Want to Go Private? by Sarah Littman

Abby is starting high school–it should be exciting, so why doesn’t she care? Everyone tells her to “make an effort,” but why can’t she just be herself? Abby quickly feels like she’s losing a grip on her once-happy life. The only thing she cares about anymore is talking to Luke, a guy she met online, who understands. It feels dangerous and yet good to chat with Luke–he is her secret, and she’s his. Then Luke asks her to meet him, and she does. But Luke isn’t who he says he is. When Abby goes missing, everyone is left to put together the pieces. If they don’t, they’ll never see Abby again.”

I’m not sure if I can express how much I loved this book. Years ago I read a true account of a girl who’d met her online boyfriend…she’d lived to tell about it, I was fascinated and riveted then, a feat often not achievable when I read a non-fiction book. Want to Go Private? captured those same feelings as that one did.

Before we get into the review, let me tell you a little story. When I was growing up I would frequent chat rooms and forums, many of which would have older men “creeping” around and harassing young girls. Some didn’t hide their age (or at least didn’t pretend to be teens), because they thought it appealed to the younger girls. There was one such man who was in his 40s, (I was 12 when I first joined this certain forum) he was fascinated by me. I blocked him after he tried talking to me about coming to see him during our first ever talk, I was grossed out by the fact this man older than my parents wanted me. Fast forward about three years, I learned through a mutual friend that he regulary “visiting” with one of the other girls from the boards, who happened to be about a year younger than me. Her mother was supposedly ok with this arrangement. I was horrified, disgusted, etc. As far as I know, nothing bad happened to her. Online privacy/safety was discussed, but not nearly to the depth it is now. If I knew what I know now, I likely would’ve told someone/reported him, but that’s the past, so not much I can do now. There are many more stories I could tell you all about this subject, but that is one of the ones that stuck out to me as I was reading this book.

While reading this book, I was slightly appalled by how this girl didn’t see how ridiculous his claims were. She even mentioned having taken Internet Safety courses! At the same time, she’s young and even as adults we can get swept away with the sweet words we hear from a potential boyfriend or girlfriend, so it is definitely believeable!

When I read the synopsis I was incredibly excited to read this book, as I began reading it I was even more so. From the synopsis I figured it would go almost immediately into the search for Abby. Instead we get the build-up, we get to read her chat conversations with Luke, we are able to see the other interactions between the characters as their relationship esclates. I had kind of feared that I’d be reading a book about a search for a girl that I had no real attachment to, instead, I felt as if Abby easily could’ve been one of my teenage friends from the past who had gone missing. In other words, I was invested.

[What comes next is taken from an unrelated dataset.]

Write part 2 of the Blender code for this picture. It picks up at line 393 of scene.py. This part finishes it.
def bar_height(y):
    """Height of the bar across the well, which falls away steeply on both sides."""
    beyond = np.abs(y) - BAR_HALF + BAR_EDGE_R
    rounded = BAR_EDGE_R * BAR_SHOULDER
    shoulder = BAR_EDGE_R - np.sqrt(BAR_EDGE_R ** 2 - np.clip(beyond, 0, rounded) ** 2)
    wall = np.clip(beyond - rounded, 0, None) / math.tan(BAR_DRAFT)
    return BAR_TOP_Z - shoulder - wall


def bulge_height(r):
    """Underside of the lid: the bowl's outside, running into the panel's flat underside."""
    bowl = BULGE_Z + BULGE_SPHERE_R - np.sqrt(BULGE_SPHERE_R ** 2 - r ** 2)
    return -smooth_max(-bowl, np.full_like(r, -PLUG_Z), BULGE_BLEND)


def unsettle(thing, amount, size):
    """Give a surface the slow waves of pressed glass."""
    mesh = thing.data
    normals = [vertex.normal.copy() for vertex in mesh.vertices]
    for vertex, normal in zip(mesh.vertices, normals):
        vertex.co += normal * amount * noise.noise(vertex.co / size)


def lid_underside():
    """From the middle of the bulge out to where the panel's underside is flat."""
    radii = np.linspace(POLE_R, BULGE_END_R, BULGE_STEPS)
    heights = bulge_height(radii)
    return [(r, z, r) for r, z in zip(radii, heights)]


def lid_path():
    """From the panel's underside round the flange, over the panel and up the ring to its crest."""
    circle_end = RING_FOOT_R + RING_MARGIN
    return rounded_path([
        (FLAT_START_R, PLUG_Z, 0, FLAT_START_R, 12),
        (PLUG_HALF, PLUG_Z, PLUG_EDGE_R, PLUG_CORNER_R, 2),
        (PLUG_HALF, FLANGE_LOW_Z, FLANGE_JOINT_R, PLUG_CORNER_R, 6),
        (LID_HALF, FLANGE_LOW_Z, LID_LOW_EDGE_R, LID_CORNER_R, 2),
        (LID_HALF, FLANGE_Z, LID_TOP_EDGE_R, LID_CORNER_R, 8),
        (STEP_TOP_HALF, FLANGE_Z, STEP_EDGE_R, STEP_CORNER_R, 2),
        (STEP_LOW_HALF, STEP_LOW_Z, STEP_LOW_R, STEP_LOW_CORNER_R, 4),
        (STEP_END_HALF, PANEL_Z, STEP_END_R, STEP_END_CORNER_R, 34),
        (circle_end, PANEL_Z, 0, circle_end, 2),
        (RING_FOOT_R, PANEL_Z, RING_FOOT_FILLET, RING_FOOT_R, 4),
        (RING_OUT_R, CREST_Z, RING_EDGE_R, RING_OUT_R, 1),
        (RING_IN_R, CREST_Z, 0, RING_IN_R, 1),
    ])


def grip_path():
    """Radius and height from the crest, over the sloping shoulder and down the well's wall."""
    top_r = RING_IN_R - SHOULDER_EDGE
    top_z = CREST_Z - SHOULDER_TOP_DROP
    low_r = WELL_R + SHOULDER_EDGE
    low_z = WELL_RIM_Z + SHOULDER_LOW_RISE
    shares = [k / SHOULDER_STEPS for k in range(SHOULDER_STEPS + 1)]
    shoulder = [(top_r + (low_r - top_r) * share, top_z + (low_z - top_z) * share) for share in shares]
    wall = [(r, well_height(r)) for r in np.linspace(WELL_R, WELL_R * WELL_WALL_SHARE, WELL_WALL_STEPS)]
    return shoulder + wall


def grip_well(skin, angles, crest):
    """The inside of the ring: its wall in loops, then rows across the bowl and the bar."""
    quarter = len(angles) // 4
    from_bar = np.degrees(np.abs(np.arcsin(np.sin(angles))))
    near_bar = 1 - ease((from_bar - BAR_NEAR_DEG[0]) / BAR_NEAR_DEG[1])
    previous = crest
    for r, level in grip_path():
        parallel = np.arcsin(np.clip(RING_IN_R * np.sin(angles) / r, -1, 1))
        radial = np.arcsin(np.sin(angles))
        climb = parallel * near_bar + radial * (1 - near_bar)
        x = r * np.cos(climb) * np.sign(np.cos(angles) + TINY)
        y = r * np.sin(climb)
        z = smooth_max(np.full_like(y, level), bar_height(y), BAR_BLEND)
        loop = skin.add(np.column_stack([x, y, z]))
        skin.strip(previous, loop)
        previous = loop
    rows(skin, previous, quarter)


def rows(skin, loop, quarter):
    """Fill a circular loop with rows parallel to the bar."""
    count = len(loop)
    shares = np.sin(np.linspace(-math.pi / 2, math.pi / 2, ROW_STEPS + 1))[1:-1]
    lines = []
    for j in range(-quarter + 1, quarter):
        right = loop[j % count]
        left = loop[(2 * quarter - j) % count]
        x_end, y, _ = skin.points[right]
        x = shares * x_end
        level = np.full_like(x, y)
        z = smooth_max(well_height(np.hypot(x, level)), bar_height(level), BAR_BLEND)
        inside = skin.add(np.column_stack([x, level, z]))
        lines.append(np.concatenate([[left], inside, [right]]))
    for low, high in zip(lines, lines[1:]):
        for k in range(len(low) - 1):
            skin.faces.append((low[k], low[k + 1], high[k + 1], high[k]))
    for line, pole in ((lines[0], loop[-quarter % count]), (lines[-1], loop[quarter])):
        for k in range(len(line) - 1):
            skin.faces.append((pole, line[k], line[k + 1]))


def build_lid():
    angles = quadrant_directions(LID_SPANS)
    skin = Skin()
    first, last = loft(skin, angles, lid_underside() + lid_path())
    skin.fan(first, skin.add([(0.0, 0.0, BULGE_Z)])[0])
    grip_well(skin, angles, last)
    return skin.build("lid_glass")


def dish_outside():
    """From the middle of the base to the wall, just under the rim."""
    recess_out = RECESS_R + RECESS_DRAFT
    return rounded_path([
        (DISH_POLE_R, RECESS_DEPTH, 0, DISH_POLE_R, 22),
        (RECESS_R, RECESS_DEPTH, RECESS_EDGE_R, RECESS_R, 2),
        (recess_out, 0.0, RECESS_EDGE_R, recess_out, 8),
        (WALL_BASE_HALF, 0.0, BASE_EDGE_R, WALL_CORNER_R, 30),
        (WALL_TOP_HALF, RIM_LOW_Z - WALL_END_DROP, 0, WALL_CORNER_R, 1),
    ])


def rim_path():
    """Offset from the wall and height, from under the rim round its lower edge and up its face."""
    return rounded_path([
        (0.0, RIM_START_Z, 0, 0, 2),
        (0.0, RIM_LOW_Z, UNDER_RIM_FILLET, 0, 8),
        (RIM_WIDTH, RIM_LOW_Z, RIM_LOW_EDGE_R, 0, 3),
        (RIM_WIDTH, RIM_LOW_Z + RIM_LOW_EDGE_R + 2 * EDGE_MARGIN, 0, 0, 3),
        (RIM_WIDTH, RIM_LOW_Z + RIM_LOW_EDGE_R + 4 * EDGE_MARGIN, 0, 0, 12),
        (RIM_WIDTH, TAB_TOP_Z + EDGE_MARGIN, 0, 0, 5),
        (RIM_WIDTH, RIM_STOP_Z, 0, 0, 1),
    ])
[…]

Once she goes missing, the chapters begin alternating amongst the other teen characters so you are able to see how much they care about Abby, are worried about her, and just their thoughts on the whole situation. I felt the reactions of the different people Abby knew were very realistic, from the best friend who was getting distant to the boy who copied her math homework.

Want to Go Private? manages to tell of a very real threat without making it seem too preachy. It’s done beautifully from page one until the ending. I believe this should be a must-read, especially for teens. That said there are some mature scenes in the book, it’s about what you would expect from a book of a subject matter like this.

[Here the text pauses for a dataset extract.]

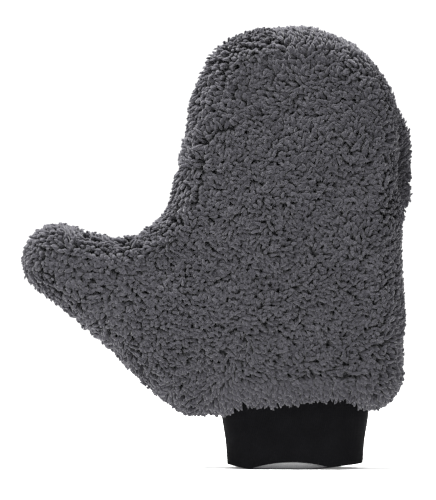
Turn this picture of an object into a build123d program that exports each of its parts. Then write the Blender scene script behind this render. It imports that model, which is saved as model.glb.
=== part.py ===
from build123d import *

import math
import os

# A wash mitt with a thumb: a plush shell, a foam padding and a lining on each face, sewn round the
# edge, and a folded knit cuff. Each layer is parted at the two lines where the mitt bends, across
# the fingers and at the thumb. X runs to the right across the hand, Z up from the cuff's mouth to
# the fingertips, and Y through the thickness: the front face is at -Y and the back face at +Y.
# The origin is the centre of the cuff's mouth, on the surface that the cuff stands on.
# All sizes are in millimetres.

# --- Outline of the plush, as circles joined by tangent lines (centre X, centre Z, radius) ---
FINGERTIP_X, FINGERTIP_Z, FINGERTIP_R = -0.5, 208.5, 70.5
CROTCH_X, CROTCH_Z, CROTCH_R = FINGERTIP_X - FINGERTIP_R - 40.0, 181.5, 35.0
THUMB_TIP_X, THUMB_TIP_Z, THUMB_TIP_R = CROTCH_X - 38.0, 131.0, 23.5
HEEL_X, HEEL_Z, HEEL_R = CROTCH_X + 48.5, 54.5, 22.0
CORNER_X, CORNER_Z, CORNER_R = FINGERTIP_X + FINGERTIP_R - 24.0, 59.0, 22.5

# --- Thickness of the filled mitt ---
CROWN_X, CROWN_Z = -10.0, 150.0  # where the mitt is thickest
HALF_THICKNESS = 29.0  # from the seam plane to the pile's tips at the crown
CROWN_R = 1400.0  # radius of the crowned faces
EDGE_R = 0.62 * HALF_THICKNESS  # rounding of the pile round the edge

# --- Layers, from the outside in ---
SHELL = 10.0  # pile and ground cloth
PADDING = 4.0  # foam
LINING = 1.0
SEAM_DEPTH = 2.8  # seam allowance turned inside the shell
SEAM_CLOTH = 0.9  # ground cloth in the seam allowance

# --- Threads ---
THREAD = 0.5
OVERLOCK_PITCH = 5.0
LINING_PITCH = 5.0
LINING_STITCH = 4.0
JOIN_PITCH = 5.0
SIDE_PITCH = 3.0
STITCH_MARGIN = 3.5  # stitches stay this far from the lines where the mitt bends

# --- Cuff: half width, half depth of its outside at each height ---
MOUTH_HALF_WIDTH, MOUTH_HALF_DEPTH = 42.5, 19.0
FLARE_HALF_WIDTH, FLARE_HALF_DEPTH, FLARE_Z = 46.3, 15.5, 33.0
TOP_HALF_WIDTH, TOP_HALF_DEPTH, TOP_Z = 46.3, 14.5, 54.0
CUFF_WALL = 2.2  # two layers of knit, folded at the mouth
CUFF_CLEARANCE = 0.3
JOIN_DEPTH = 6.0  # of the cuff's top edge that the join thread wraps
RIM_ARCH_HALF_SPAN, RIM_ARCH_HEIGHT = 28.0, 4.5  # the front of the mouth lifts off the surface

# --- Folds: the thumb bends about a vertical line, the fingers about a line across the hand ---
THUMB_FOLD_X = CROTCH_X + 18.0
THUMB_FOLD_R = HALF_THICKNESS
FINGER_FOLD_Z = FINGERTIP_Z - 12.5
FINGER_FOLD_R = HALF_THICKNESS + 3.0
FOLD_GAP = 0.35

# --- Derived values ---
PADDING_AT = SHELL
LINING_AT = SHELL + PADDING
CAVITY_AT = SHELL + PADDING + LINING
THUMB_FOLD_TOP = CROTCH_Z - math.sqrt(CROTCH_R**2 - (THUMB_FOLD_X - CROTCH_X) ** 2) + 0.5
SEAM_CLEARANCE = SEAM_CLOTH + 2 * THREAD  # the padding stays this far from the seam plane
REACH = 500.0  # longer than the mitt


def circles(inset):
    """The outline's circles, inset from the pile's tips. A negative radius is a concave arc."""
    return [
        (FINGERTIP_X, FINGERTIP_Z, FINGERTIP_R - inset),
        (CROTCH_X, CROTCH_Z, -CROTCH_R - inset),
        (THUMB_TIP_X, THUMB_TIP_Z, THUMB_TIP_R - inset),
        (HEEL_X, HEEL_Z, HEEL_R - inset),
        (CORNER_X, CORNER_Z, CORNER_R - inset),
    ]


def tangent_angle(a, b):
    """The outward direction, as an angle, of the line tangent to circles a and b."""
    dx, dz = b[0] - a[0], b[1] - a[1]
    tilt = math.asin((b[2] - a[2]) / math.hypot(dx, dz))
    return math.atan2(dz, dx) - math.pi / 2 - tilt


def on_circle(circle, angle):
    x, z, r = circle
    return (x + r * math.cos(angle), z + r * math.sin(angle))


def outline(inset):
    """The mitt's closed outline in the XZ plane, inset from the pile's tips."""
    ring = circles(inset)
    n = len(ring)
    angles = [tangent_angle(ring[i], ring[(i + 1) % n]) for i in range(n)]
    edges = []
    for i in range(n):
        circle, after = ring[i], ring[(i + 1) % n]
        start, end = angles[i - 1], angles[i]
        turn = (end - start) % (2 * math.pi)
        if circle[2] < 0:
            turn -= 2 * math.pi
        middle = on_circle(circle, start + turn / 2)
        edges.append(ThreePointArc(on_circle(circle, start), middle, on_circle(circle, end)))
        edges.append(Line(on_circle(circle, end), on_circle(after, end)))
    return Plane.XZ * Wire(edges)


def crowned(inset):
    """The solid filled mitt, inset from the pile's tips."""
    slab = extrude(make_face(outline(inset)), amount=HALF_THICKNESS, both=True)
    centre_y = CROWN_R - HALF_THICKNESS
    for side in (-1, 1):
        slab &= Pos(CROWN_X, side * centre_y, CROWN_Z) * Sphere(CROWN_R - inset)
    radius = EDGE_R - inset
    if radius > 0:
        rims = [f for f in slab.faces() if f.geom_type == GeomType.SPHERE]
        slab = fillet([e for f in rims for e in f.edges()], radius=radius)
    return slab


def half_space(side, gap=0.0):
    """A block on one side of the seam plane, side -1 for the front and 1 for the back."""
    block = Box(2 * REACH, REACH, 2 * REACH)
    return Pos(0, side * (REACH / 2 + gap), 0) * block


def thumb_zone(grow):
    """Everything that turns with the thumb, grown by grow at the knuckle."""
    beyond = Pos(THUMB_FOLD_X - REACH / 2, 0, 0) * Box(REACH, REACH, 2 * REACH)
    height = THUMB_FOLD_TOP + grow
    knuckle = Pos(THUMB_FOLD_X, 0, height / 2) * Cylinder(THUMB_FOLD_R + grow, height)
    return beyond + knuckle


def fingers_zone(grow):
    """Everything that turns with the fingers, grown by grow at the knuckle."""
    beyond = Pos(0, 0, FINGER_FOLD_Z + REACH / 2) * Box(2 * REACH, REACH, REACH)
    knuckle = Rot(0, 90, 0) * Cylinder(FINGER_FOLD_R + grow, 2 * REACH)
    return beyond + Pos(0, 0, FINGER_FOLD_Z) * knuckle


def cuff_section(half_width, half_depth, z, grow):
    """The oval section of the cuff at height z."""
    width, depth = 2 * (half_width + grow), 2 * (half_depth + grow)
    return Pos(0, 0, z) * SlotOverall(width, depth)


def cuff_solid(grow):
    """The cuff's outer form, grown by grow, standing on its mouth."""
    return loft(
        [
            cuff_section(MOUTH_HALF_WIDTH, MOUTH_HALF_DEPTH, 0, grow),
            cuff_section(FLARE_HALF_WIDTH, FLARE_HALF_DEPTH, FLARE_Z, grow),
            cuff_section(TOP_HALF_WIDTH, TOP_HALF_DEPTH, TOP_Z, grow),
        ]
    )


def cuff():
    """The folded knit cuff. The front of the outer ply is lifted in an arch over the inner ply."""
    arch_r = (RIM_ARCH_HALF_SPAN**2 + RIM_ARCH_HEIGHT**2) / (2 * RIM_ARCH_HEIGHT)
    arch = Rot(90, 0, 0) * Cylinder(arch_r, REACH)
    arch = Pos(0, -REACH / 2, RIM_ARCH_HEIGHT - arch_r) * arch
    return cuff_solid(0) - cuff_solid(-CUFF_WALL) - (arch - cuff_solid(-CUFF_WALL / 2))


def seam_allowance(side):
    """The turned-in edge of one shell, lying against the seam plane."""
    ring = make_face(outline(SHELL - 0.5)) - make_face(outline(SHELL + SEAM_DEPTH))
    return extrude(ring, amount=-side * SEAM_CLOTH)


def layer(outer, inner):
    return crowned(outer) - crowned(inner)


def overlock_loop(depth, half_height):
    """One overlock stitch: a closed loop, with its hole along local Z."""
    outer = Rectangle(depth + 2 * THREAD, 2 * (half_height + THREAD))
    inner = Rectangle(depth, 2 * half_height)
    return extrude(outer - inner, amount=THREAD / 2, both=True)


def along(wire, pitch):
    """(point, direction along the wire) at even steps of about the pitch."""
    count = round(wire.length / pitch)
    return [(wire @ (i / count), wire % (i / count)) for i in range(count)]


def in_thumb(point, grow):
    beside = point.X < THUMB_FOLD_X + THUMB_FOLD_R + grow
    return point.X < THUMB_FOLD_X or beside and point.Z < THUMB_FOLD_TOP + grow


def in_fingers(point, grow):
    return point.Z > FINGER_FOLD_Z - FINGER_FOLD_R - grow


def body_at(point):
    """The body that a stitch at point turns with, or None where it would cross a fold."""
    for name, inside in (("thumb", in_thumb), ("fingers", in_fingers)):
        if inside(point, -STITCH_MARGIN):
            return name
        if inside(point, STITCH_MARGIN):
            return None
    return "hand"


def in_cuff(point):
    return abs(point.X) < TOP_HALF_WIDTH + 2 and point.Z < TOP_Z


def edge_threads(make_stitch, inset, pitch):
    """Each body's stitches along the outline at that inset."""
    found = {"hand": [], "thumb": [], "fingers": []}
    for point, direction in along(outline(inset), pitch):
        body = body_at(point)
        if body and not in_cuff(point):
            found[body].append(make_stitch(point, direction))
    return {body: Compound(children=stitches) for body, stitches in found.items()}


def shell_stitch(point, direction):
    """An overlock loop round both shells' seam allowances."""
    inward = direction.cross(Vector(0, 1, 0))
    centre = point + inward * (SEAM_DEPTH / 2)
    plane = Plane(origin=centre, x_dir=inward, z_dir=direction)
    return plane * overlock_loop(SEAM_DEPTH, SEAM_CLOTH)


def lining_stitch(point, direction):
    """A ladder stitch from the front lining to the back one."""
    return Plane(origin=point, z_dir=(0, 1, 0)) * Cylinder(THREAD / 2, LINING_STITCH)


def join_thread():
    """Overlock loops over the cuff's top edge, which catch the shells and the linings."""
    middle = cuff_section(TOP_HALF_WIDTH, TOP_HALF_DEPTH, TOP_Z - JOIN_DEPTH / 2, -CUFF_WALL / 2)
    loops = []
    for point, direction in along(middle.faces()[0].outer_wire(), JOIN_PITCH):
        outward = direction.cross(Vector(0, 0, 1))
        plane = Plane(origin=point + Vector(0, 0, THREAD), x_dir=Vector(0, 0, 1), z_dir=direction)
        loops.append(plane * overlock_loop(JOIN_DEPTH, CUFF_WALL / 2 + 2 * CUFF_CLEARANCE))
    return Compound(children=loops)


def side_thread():
    """Flat stitches across the seam that closes the cuff, on the side away from the thumb."""
    stitches = []
    count = int((FLARE_Z - 2 * SIDE_PITCH) / SIDE_PITCH)
    for i in range(count):
        z = SIDE_PITCH * (i + 1)
        share = z / FLARE_Z
        x = MOUTH_HALF_WIDTH + (FLARE_HALF_WIDTH - MOUTH_HALF_WIDTH) * share
        stitch = Rot(90, 0, 0) * Cylinder(THREAD / 2, LINING_STITCH)
        stitches.append(Pos(x, 0, z) * stitch)
    return Compound(children=stitches)


def node_name(body, piece):
    return piece if body == "hand" else f"{body}_{piece}"


def cloth_nodes():
    """The front and back of each layer, parted at the folds."""
    layers = (
        ("shell", layer(0, PADDING_AT), 0.0),
        ("padding", layer(PADDING_AT, LINING_AT), SEAM_CLEARANCE),
        ("lining", layer(LINING_AT, CAVITY_AT), 0.0),
    )
    passage = cuff_solid(CUFF_CLEARANCE)
    clear_of_folds = thumb_zone(FOLD_GAP) + fingers_zone(FOLD_GAP)
    nodes = {}
    for name, whole, gap in layers:
        for face, side in (("front", -1), ("back", 1)):
            piece = whole & half_space(side, gap)
            if name == "shell":
                piece += seam_allowance(side)
            piece -= passage
            nodes[f"{face}_{name}"] = piece - clear_of_folds
            nodes[f"thumb_{face}_{name}"] = piece & thumb_zone(0)
            nodes[f"fingers_{face}_{name}"] = piece & fingers_zone(0)
    return nodes


def thread_nodes():
    """The stitches round the edges of the shells and the linings."""
    seams = (
        ("shell_seam_thread", shell_stitch, SHELL, OVERLOCK_PITCH),
        ("lining_seam_thread", lining_stitch, LINING_AT + LINING / 2, LINING_PITCH),
    )
    nodes = {}
    for name, make_stitch, inset, pitch in seams:
        for body, threads in edge_threads(make_stitch, inset, pitch).items():
            nodes[node_name(body, name)] = threads
    return nodes


def cuff_nodes():
    return {
        "cuff": cuff(),
        "cuff_join_thread": join_thread(),
        "cuff_side_seam_thread": side_thread(),
    }


def main():
    os.makedirs("parts", exist_ok=True)
    for name, shape in {**cloth_nodes(), **thread_nodes(), **cuff_nodes()}.items():
        export_step(shape, f"parts/{name}.step")


main()
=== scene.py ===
import math

import bpy
import numpy as np
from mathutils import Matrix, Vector
from mathutils.geometry import delaunay_2d_cdt


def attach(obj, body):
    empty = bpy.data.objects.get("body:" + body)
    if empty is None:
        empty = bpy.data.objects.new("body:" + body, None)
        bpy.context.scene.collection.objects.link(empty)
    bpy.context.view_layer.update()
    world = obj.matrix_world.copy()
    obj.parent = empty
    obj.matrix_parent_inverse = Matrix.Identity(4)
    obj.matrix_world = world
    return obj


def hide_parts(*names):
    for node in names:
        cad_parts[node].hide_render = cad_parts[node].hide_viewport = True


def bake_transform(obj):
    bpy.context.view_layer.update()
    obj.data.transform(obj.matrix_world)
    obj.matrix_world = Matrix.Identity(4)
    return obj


# The wash mitt's looks, in metres, in the row frame: X across the hand, Z towards the fingertips,
# the front face at -Y.

# --- The pile's outline and thickness, as in the CAD ---
CIRCLES = [  # centre x, centre z, radius; a negative radius is a concave arc
    (-0.0005, 0.2085, 0.0705),
    (-0.111, 0.1815, -0.035),
    (-0.149, 0.131, 0.0235),
    (-0.0625, 0.0545, 0.022),
    (0.046, 0.059, 0.0225),
]
CROWN_X, CROWN_Z, CROWN_R = -0.010, 0.150, 1.4
HALF_THICKNESS = 0.029
EDGE_R = 0.62 * HALF_THICKNESS

# --- Where the edge stands out from the outline or falls short of it: x, z, how far ---
EDGE_SHIFTS = [
    (0.067, 0.228, -0.0014),
    (0.059, 0.246, -0.0018),
    (0.046, 0.261, -0.0008),
    (-0.028, 0.273, 0.0031),
    (-0.045, 0.263, 0.0038),
    (-0.059, 0.248, 0.0009),
    (-0.068, 0.230, -0.0011),
    (-0.071, 0.211, -0.0016),
    (-0.077, 0.171, 0.0014),
    (-0.089, 0.154, 0.0011),
    (-0.165, 0.114, 0.0009),
    (-0.127, 0.081, -0.0009),
    (-0.089, 0.048, 0.0010),
    (0.069, 0.104, 0.0010),
    (0.069, 0.144, -0.0010),
]
EDGE_SHIFT_REACH = 0.0145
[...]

While the statistics are frightening. A website has been set up to go along with this book with information on those stats, internet safety tips, and more. Chezteen.com. I personally love how they’ve done this, since this is the “website” that the characters frequently used in the book to chat online.

Want to Go Private? is in stores this week, I strongly encourage you all to read it! I received my copy from the publisher, Scholastic, in exchange for my honest review.